Do it now, while it’s an afternoon of work. The alternative is leaving your family a puzzle they can’t solve, standing next to money they can see and will never touch.

FAQ

  1. What Happens To Crypto When Someone Dies Without A Plan?
    If it’s self-custodied and no one can reach the keys, it’s permanently lost — the coins stay on the blockchain, unreachable forever. If it’s on an exchange, heirs can usually claim it through probate, but only if they know the account exists.
  2. Can I Name A Beneficiary On My Crypto Exchange Account?
    Usually not. Most major exchanges don’t support beneficiary or transfer-on-death designations on individual accounts, so assets pass through your estate and typically require probate. Holding the account through a trust is one way around that.
  3. Should I Put My Seed Phrase In My Will?
    Never. A will generally becomes a public record during probate, so writing your seed phrase into it effectively publishes your keys. Keep secrets in a separate secure location and have the will point to it.
  4. What’s The Best Way To Leave Crypto To My Heirs?
    There’s no single answer, but multisig (like a 2-of-3 with trusted people) and Shamir shares are the strongest technically, because no one can steal the funds alone and no single loss locks out your heirs. Pair whichever you choose with clear written instructions and a proper legal document.
  5. Does A Court Order Give My Executor Access To My Wallet?

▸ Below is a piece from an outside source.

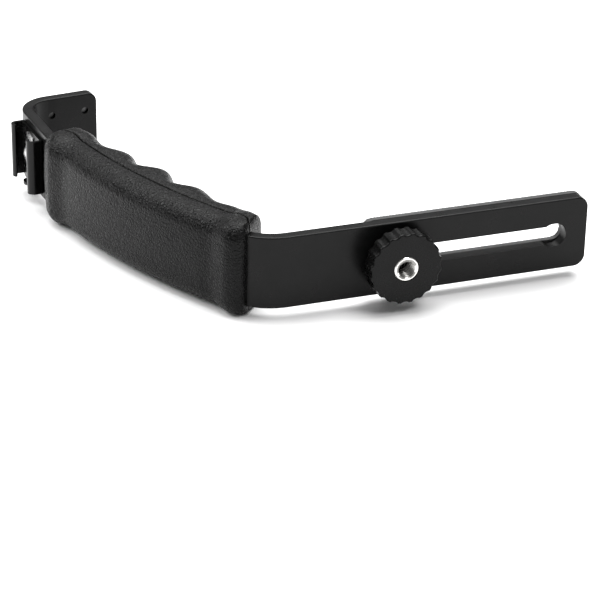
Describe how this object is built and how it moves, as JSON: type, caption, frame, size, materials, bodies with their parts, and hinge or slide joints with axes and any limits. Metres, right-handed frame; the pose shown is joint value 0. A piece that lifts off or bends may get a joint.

    No. Laws like RUFADAA give an executor the legal authority to manage digital assets, but no court can produce your private key. Legal authority and technical access are separate problems, and you have to solve both.
  6. How Do My Heirs Even Know I Own Crypto?
    Only if you tell them, or leave an inventory that survives you. Wallets send no statements and appear in no registry, so undiscovered crypto is one of the most common ways it’s lost forever.
  7. Do I Need A Lawyer For Crypto Estate Planning?
    For meaningful holdings, yes. The legal language must explicitly cover digital assets, rules differ by jurisdiction, and taxes add complexity. Look for an estate attorney with actual experience handling crypto.